### Written task:
Using the data below, output the first line and every line after it up to and including the line containing "return side, rear", exactly as written and with nothing added.

═════ Source excerpt ═════

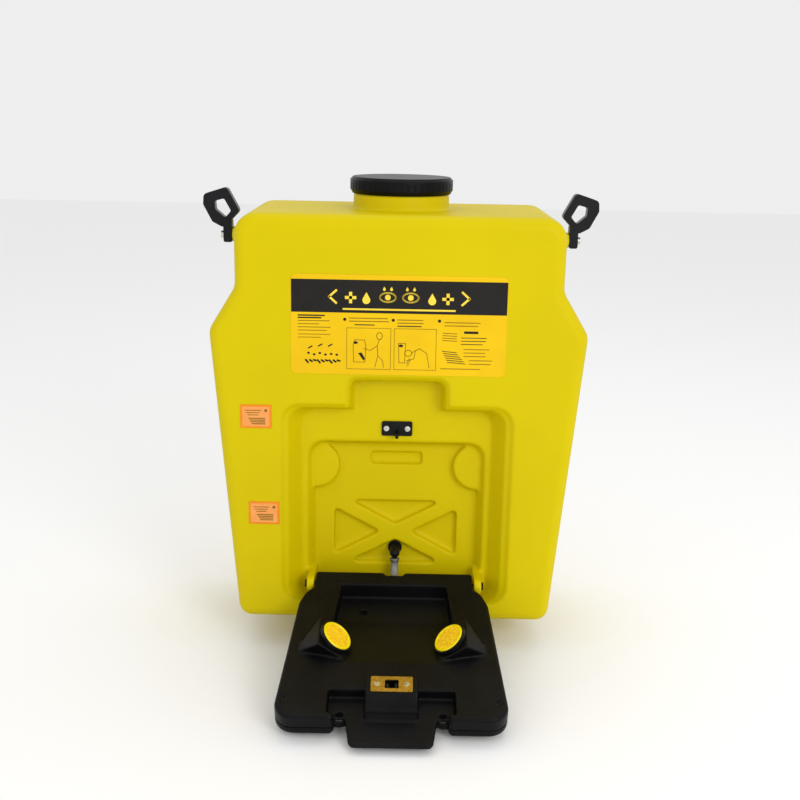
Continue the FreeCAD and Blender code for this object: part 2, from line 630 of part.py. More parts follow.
def head_bore(sign):
    """The bore through a mount and the deck that a spray head's body passes."""
    local = tray_placement().inverse().multiply(head_placement(sign))
    bore = Part.makeCylinder(S.headBodyRadius + S.headFit, S.chamberDepth + 12, V(0, 0, -S.chamberDepth - 6))
    bore.Placement = local
    return bore


def screw_places():
    """Where the tray's two pairs of screws stand: X and Y in the tray's frame."""
    side = [(sign * S.traySideScrewOffset, -S.traySideScrewReach) for sign in (-1, 1)]
    rear = [(sign * S.trayRearScrewOffset, -S.trayRearScrewReach) for sign in (-1, 1)]
    return side, rear


def make_tray_top():
    """Upper tray shell: deck, basin, hollows, catch block, head mounts and hinge ears."""
    outline = tray_outline(False)
    with_tab = tray_outline(True)
    outer = round_at_height(outline_prism(outline, S.partingPlane, S.deckTop), S.deckTop, S.trayEdgeRound)
    wedge = [V(-S.earHalf, S.rearReach - 4, S.rimTop), V(-S.earHalf, S.rearReach, S.rimTop - 3),
             V(-S.earHalf, S.rearReach, S.deckTop - 1), V(-S.earHalf, -S.basinRear - 45, S.deckTop - 1),
             V(-S.earHalf, -S.basinRear - 42, S.deckTop)]
    rim = Part.Face(Part.makePolygon(wedge + wedge[:1])).extrude(V(2 * S.earHalf, 0, 0))
    rim = rim.common(outline_prism(outline, S.deckTop - 1, S.rimTop))
    below = box(-S.trayHalf, S.trayHalf, -S.trayReach, 0, S.trayBottom, S.partingPlane + 1)
    tab_area = box(-S.tabHalf - 1, S.tabHalf + 1, -S.tabReach, -S.notchReach - 1, S.trayBottom, S.deckTop)
    tab = outline_prism(with_tab, S.tabBottom, S.tabTop).common(tab_area)
    root_area = box(-S.lobeInner, S.lobeInner, -S.tabReach, -S.notchReach + 6, S.partingPlane, S.tabTop)
    root = outline_prism(with_tab, S.partingPlane, S.tabTop).common(root_area)
    outer = fused([outer, rim, basin_cutter(S.trayWall).common(below), root, tab]).cut([basin_cutter(0), front_cutter(0)])
    inner_outline = tray_outline(False).makeOffset2D(-S.trayWall)
    inside = outline_prism(inner_outline, S.partingPlane - 1, S.deckTop - S.trayWall)
    inside = inside.cut([basin_cutter(S.trayWall), front_cutter(S.trayWall)])
    shell = outer.cut(inside)
    rear_inside = S.rearReach - S.trayWall + 0.5
    ears = []
    bush = S.pinRadius + S.bushWall
    for sign in (-1, 1):
        start = V(sign * (S.earHalf - S.earLength), 0, 0)
        end = V(sign * S.earHalf, 0, 0)
        ears.append(cylinder(bush + 2.5, start, end))
        x0, x1 = sorted((start.x, sign * (S.earHalf - 1)))
        ears.append(box(x0, x1, -2.5, rear_inside, 0, S.deckTop - 0.5))
    bosses = []
    side, rear = screw_places()
    for x, y in side + rear:
        bosses.append(Part.makeCylinder(S.screwBoss, S.deckTop - S.partingPlane - 1, V(x, y, S.partingPlane)))
    shell = shell.fuse(ears + bosses + [catch_block(0), head_mount(-1), head_mount(1)]).removeSplitter()
    cuts = [head_bore(-1), head_bore(1)]
    for sign in (-1, 1):
        cuts.append(cylinder(bush, V(sign * (S.earHalf - S.earLength - 1), 0, 0), V(sign * (S.earHalf + 6), 0, 0)))
        cuts.append(Part.makeCylinder(S.weepRadius, 20, V(sign * S.weepOffset, -S.weepReach, S.partingPlane - 5)))
    cuts.append(Part.makeCylinder(S.drainRadius, 30, V(-S.drainOffset, -S.drainReach, S.partingPlane - 5)))
    for x, y in side:
        cuts.append(Part.makeCylinder(S.trayScrewRadius + 0.2, 40, V(x, y, S.partingPlane - 1)))
        cuts.append(Part.makeCylinder(S.trayScrewHead + 0.4, 10, V(x, y, S.deckTop - 3.5)))
    for x, y in rear:
        cuts.append(Part.makeCylinder(S.trayScrewRadius, S.deckTop - S.partingPlane - 4, V(x, y, S.partingPlane - 1)))
    latch_y = -S.latchReach
    cuts.append(box(-S.catchWidth / 2, S.catchWidth / 2, latch_y - S.catchLength / 2, latch_y + S.catchLength / 2,
                    S.latchPlane - S.plateThickness - S.catchDepth, S.latchPlane + 1))
    cuts.append(box(-S.plateWidth / 2, S.plateWidth / 2, latch_y - S.plateLength / 2, latch_y + S.plateLength / 2,
                    S.latchPlane - S.plateThickness, S.latchPlane + 1))
    for sign in (-1, 1):
        cuts.append(Part.makeCylinder(S.plateScrewRadius, 14, V(sign * S.plateScrewOffset, latch_y, S.latchPlane - 14)))
    inlet = cylinder(S.hoseBore + 0.5, V(0, 0, S.inletDrop), V(0, S.rearReach + 1, S.inletDrop))
    shaped("tray_top", shell.cut(cuts + [inlet]), tray_placement())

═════

### Answer for the task:
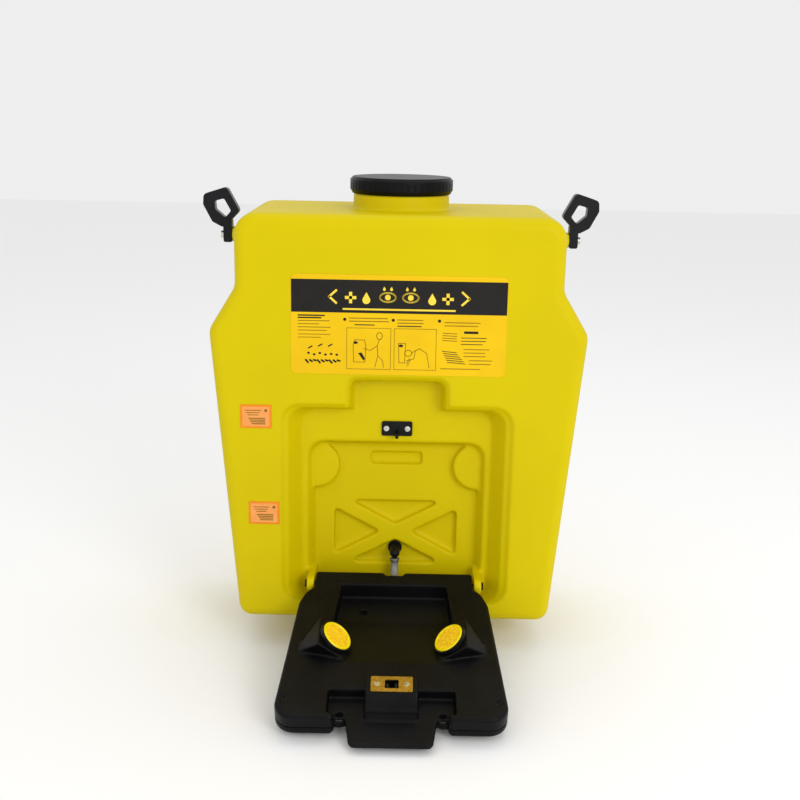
Continue the FreeCAD and Blender code for this object: part 2, from line 630 of part.py. More parts follow.
def head_bore(sign):
    """The bore through a mount and the deck that a spray head's body passes."""
    local = tray_placement().inverse().multiply(head_placement(sign))
    bore = Part.makeCylinder(S.headBodyRadius + S.headFit, S.chamberDepth + 12, V(0, 0, -S.chamberDepth - 6))
    bore.Placement = local
    return bore


def screw_places():
    """Where the tray's two pairs of screws stand: X and Y in the tray's frame."""
    side = [(sign * S.traySideScrewOffset, -S.traySideScrewReach) for sign in (-1, 1)]
    rear = [(sign * S.trayRearScrewOffset, -S.trayRearScrewReach) for sign in (-1, 1)]
    return side, rear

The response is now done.